Required work: Find the lines with "materials" in them and copy them out.

┌─ Collected data

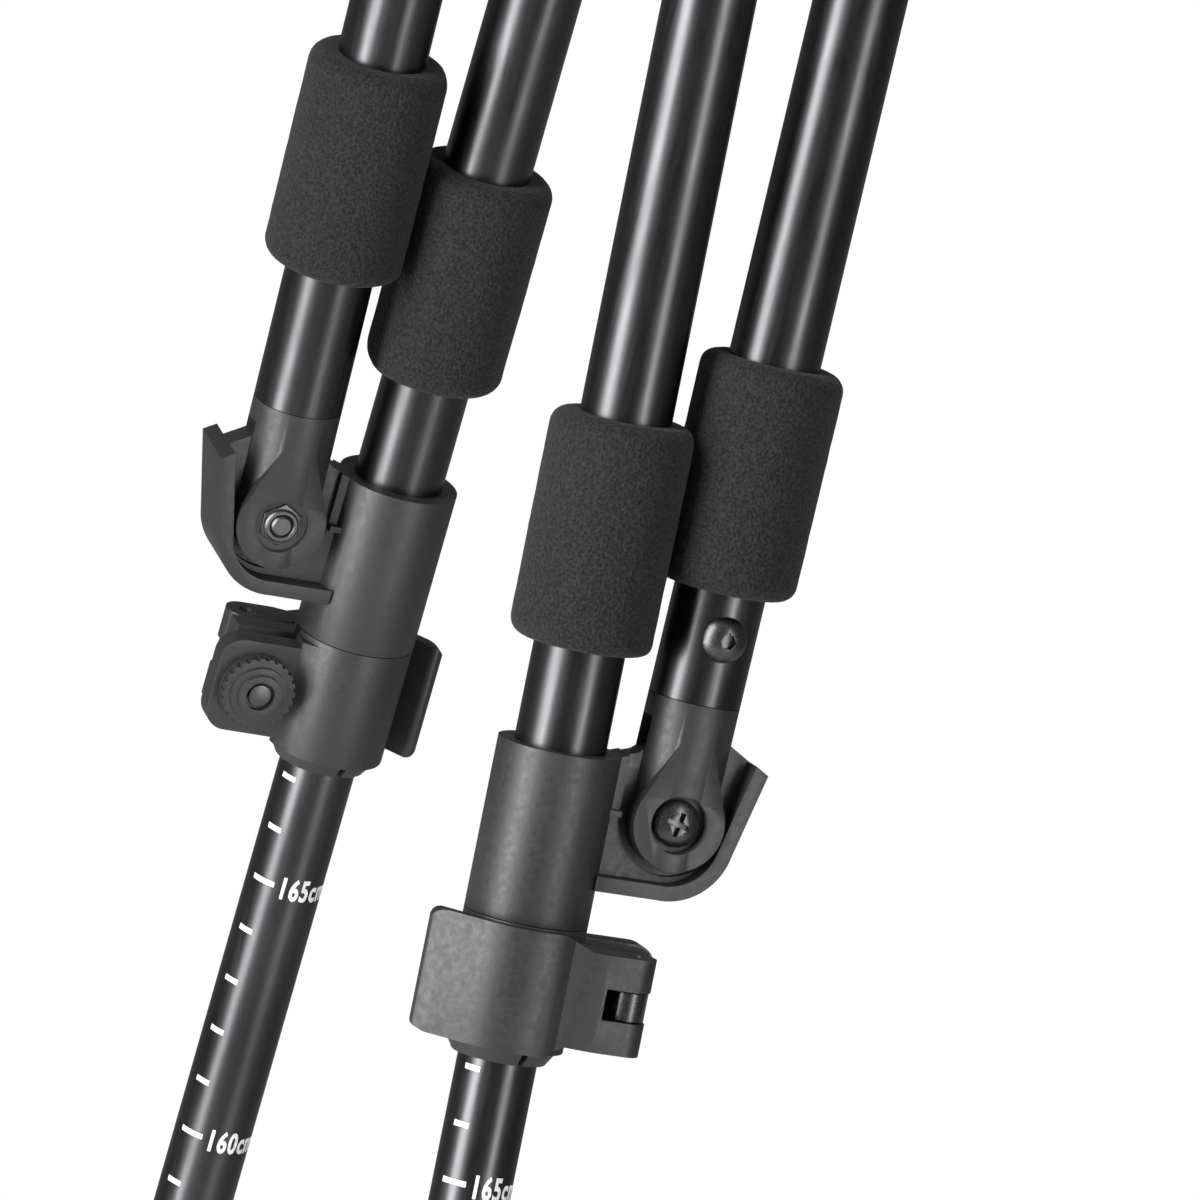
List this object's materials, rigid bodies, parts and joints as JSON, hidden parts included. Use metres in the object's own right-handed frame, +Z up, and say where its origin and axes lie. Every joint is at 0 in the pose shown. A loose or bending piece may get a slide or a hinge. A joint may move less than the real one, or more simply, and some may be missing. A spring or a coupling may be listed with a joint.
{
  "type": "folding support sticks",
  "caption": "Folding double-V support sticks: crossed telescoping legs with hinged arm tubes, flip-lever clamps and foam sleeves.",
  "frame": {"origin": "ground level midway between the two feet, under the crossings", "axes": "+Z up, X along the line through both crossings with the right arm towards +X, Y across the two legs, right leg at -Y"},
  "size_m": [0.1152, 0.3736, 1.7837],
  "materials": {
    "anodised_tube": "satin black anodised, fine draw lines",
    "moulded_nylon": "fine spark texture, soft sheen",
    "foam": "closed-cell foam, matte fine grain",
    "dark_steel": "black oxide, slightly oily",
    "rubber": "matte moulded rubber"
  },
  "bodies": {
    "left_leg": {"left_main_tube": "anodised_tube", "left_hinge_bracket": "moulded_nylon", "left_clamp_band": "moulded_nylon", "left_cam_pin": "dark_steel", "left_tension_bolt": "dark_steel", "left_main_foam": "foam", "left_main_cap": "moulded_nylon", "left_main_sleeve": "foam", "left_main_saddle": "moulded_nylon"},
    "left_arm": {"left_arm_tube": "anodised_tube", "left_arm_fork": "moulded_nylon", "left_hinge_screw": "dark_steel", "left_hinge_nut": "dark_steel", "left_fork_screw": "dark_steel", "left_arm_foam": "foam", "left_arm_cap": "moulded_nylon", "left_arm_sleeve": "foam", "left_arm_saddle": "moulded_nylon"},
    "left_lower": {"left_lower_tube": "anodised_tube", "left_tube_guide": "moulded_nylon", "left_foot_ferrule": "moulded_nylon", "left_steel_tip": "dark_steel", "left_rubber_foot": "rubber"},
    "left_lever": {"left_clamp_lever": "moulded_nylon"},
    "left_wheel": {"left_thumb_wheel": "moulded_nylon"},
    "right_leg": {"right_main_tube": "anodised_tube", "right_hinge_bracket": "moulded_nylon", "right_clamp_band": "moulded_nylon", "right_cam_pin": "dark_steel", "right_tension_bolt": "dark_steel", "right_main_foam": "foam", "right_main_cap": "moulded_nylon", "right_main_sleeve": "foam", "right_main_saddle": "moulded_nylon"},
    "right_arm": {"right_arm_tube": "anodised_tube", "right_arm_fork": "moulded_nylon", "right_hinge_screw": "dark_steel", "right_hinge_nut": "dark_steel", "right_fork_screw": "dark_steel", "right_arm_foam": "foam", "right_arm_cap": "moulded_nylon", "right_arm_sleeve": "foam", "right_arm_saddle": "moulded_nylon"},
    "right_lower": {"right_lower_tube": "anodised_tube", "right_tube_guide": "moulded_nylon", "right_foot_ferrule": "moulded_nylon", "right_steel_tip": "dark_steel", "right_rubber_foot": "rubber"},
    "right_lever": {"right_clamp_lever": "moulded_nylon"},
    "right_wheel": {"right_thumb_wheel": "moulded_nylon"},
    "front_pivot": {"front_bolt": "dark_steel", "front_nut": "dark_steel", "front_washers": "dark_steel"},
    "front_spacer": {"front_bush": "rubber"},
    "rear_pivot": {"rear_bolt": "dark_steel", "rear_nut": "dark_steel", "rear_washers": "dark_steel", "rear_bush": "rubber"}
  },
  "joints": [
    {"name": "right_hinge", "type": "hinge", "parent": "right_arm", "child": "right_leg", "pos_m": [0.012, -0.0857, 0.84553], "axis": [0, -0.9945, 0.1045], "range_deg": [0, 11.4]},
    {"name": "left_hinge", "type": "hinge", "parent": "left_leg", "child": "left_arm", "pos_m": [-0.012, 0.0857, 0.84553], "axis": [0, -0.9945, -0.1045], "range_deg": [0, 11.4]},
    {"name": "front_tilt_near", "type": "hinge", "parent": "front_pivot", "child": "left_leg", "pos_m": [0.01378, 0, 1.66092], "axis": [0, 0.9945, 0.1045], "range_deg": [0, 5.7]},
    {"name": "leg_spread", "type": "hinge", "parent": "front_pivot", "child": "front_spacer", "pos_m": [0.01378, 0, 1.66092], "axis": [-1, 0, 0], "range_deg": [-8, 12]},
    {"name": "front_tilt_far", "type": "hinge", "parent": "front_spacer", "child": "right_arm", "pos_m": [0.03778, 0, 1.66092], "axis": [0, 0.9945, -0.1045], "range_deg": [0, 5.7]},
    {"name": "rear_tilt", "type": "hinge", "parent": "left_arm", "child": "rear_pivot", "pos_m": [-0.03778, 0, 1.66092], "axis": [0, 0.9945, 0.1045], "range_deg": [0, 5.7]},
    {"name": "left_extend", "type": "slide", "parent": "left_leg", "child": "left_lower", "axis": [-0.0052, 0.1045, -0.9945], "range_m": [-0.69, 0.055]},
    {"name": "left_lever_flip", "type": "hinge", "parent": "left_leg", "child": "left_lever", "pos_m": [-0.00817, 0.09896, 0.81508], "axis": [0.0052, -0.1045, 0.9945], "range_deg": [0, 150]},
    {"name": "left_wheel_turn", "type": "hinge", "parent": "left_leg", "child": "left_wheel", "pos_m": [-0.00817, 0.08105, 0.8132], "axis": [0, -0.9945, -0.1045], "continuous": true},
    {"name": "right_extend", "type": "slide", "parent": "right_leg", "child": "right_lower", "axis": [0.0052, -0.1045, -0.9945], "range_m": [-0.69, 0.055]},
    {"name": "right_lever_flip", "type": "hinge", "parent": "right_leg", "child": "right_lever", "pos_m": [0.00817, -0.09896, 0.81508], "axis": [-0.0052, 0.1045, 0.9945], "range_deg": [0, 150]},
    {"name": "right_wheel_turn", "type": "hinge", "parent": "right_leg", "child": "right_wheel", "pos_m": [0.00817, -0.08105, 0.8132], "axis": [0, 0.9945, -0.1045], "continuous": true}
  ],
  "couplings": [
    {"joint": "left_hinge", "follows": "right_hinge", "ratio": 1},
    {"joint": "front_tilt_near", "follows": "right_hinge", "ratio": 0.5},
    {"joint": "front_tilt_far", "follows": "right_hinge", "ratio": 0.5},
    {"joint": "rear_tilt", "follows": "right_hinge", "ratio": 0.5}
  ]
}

└─

Correct output:
List this object's materials, rigid bodies, parts and joints as JSON, hidden parts included. Use metres in the object's own right-handed frame, +Z up, and say where its origin and axes lie. Every joint is at 0 in the pose shown. A loose or bending piece may get a slide or a hinge. A joint may move less than the real one, or more simply, and some may be missing. A spring or a coupling may be listed with a joint.
  "materials": {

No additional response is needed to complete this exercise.